3) Riskli yapılarda uygulama ve inşaat :
Yeni yönetmelik ile en esaslı değişiklik uygulama konusundadır. Buna göre riskli yapı tespiti sonrasında yıkımı yapılan taşınmazda uygulama şu süreçte gerçekleştirilecektir :
a) Riskli yapılarda öncelikle maliklerce uygulama yapılması esas olup, bu sürece 3.kişilerin dahil olması engellenmiştir.
b) Riskli yapı tespiti yapılıp yıkılan taşınmazlar ile ilgili bina yaptırılmasına, kat karşılığı veya hasılat paylaşımı esası veya diğer usuller ile yeniden değerlendirme yapılması için karar almak üzere “Yönetici, denetçi veya kat maliklerinin 1/3'ünün istemi üzerine ve noter vasıtası ile yapılacak tebligat ile kat malikleri kurulu toplantıya çağrılacaktır. Bu madde ile de sürecin net bir şekilde hak sahiplerinin alacağı kararlar ile yürütüleceği açıklanmıştır.
c) Kat malikleri oy birliği ile bir anlaşam sağlayamazsa öncelikle riskli yapının değerini SPK lisanslı bir kuruluştan tespit ettireceklerdir. İşte bu madde ile büyük daire, küçük daire, ön cephe, arka cephe gibi sorunların çözümü sağlanmış bir nevi şerefiye sistemi belirlenmiştir.
d) Bu aşamaya bağlı olarak yani binanın değeri üzerinden tekrar taraflar anlaşamaz ise bu sefer arsa paylarının 2/3'ü oranında hak sahipleri karar alabileceklerdir. 2/3'e hiç ulaşılamazsa veya katılmayan 1/3'ün hukuki durumu ilk yönetmelik ve yasada olduğu gibi olup 1/3'ün payı yapılan değerleme ile çıkacak bedel üzerinden komşulara öncelikle teklif edilecek hiç alan olmazsa bu 1/3 ün payı idare tarafından satın alınacaktır. 2/3'e hiç ulaşılamaması halinde de yine taşınmazın tamamı değerleme ücreti üzerinden idarece acele kamulaştırılacaktır.
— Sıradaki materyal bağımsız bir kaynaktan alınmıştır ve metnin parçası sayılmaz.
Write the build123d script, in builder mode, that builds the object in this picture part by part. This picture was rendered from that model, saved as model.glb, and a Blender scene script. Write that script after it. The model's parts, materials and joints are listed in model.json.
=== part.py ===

Bu uygulama yönetmeliği ile yukarıda belirttiğimiz gibi kötü niyetli kişilerin süreci yönetmesi böylece engellenmiş olup, kat malikleri toplantısı sürecinin öngörülmesi, SPK lisanslı kuruluşlar aracılığı ile değerleme zorunluluğu süreci şeffaflaştırmıştır.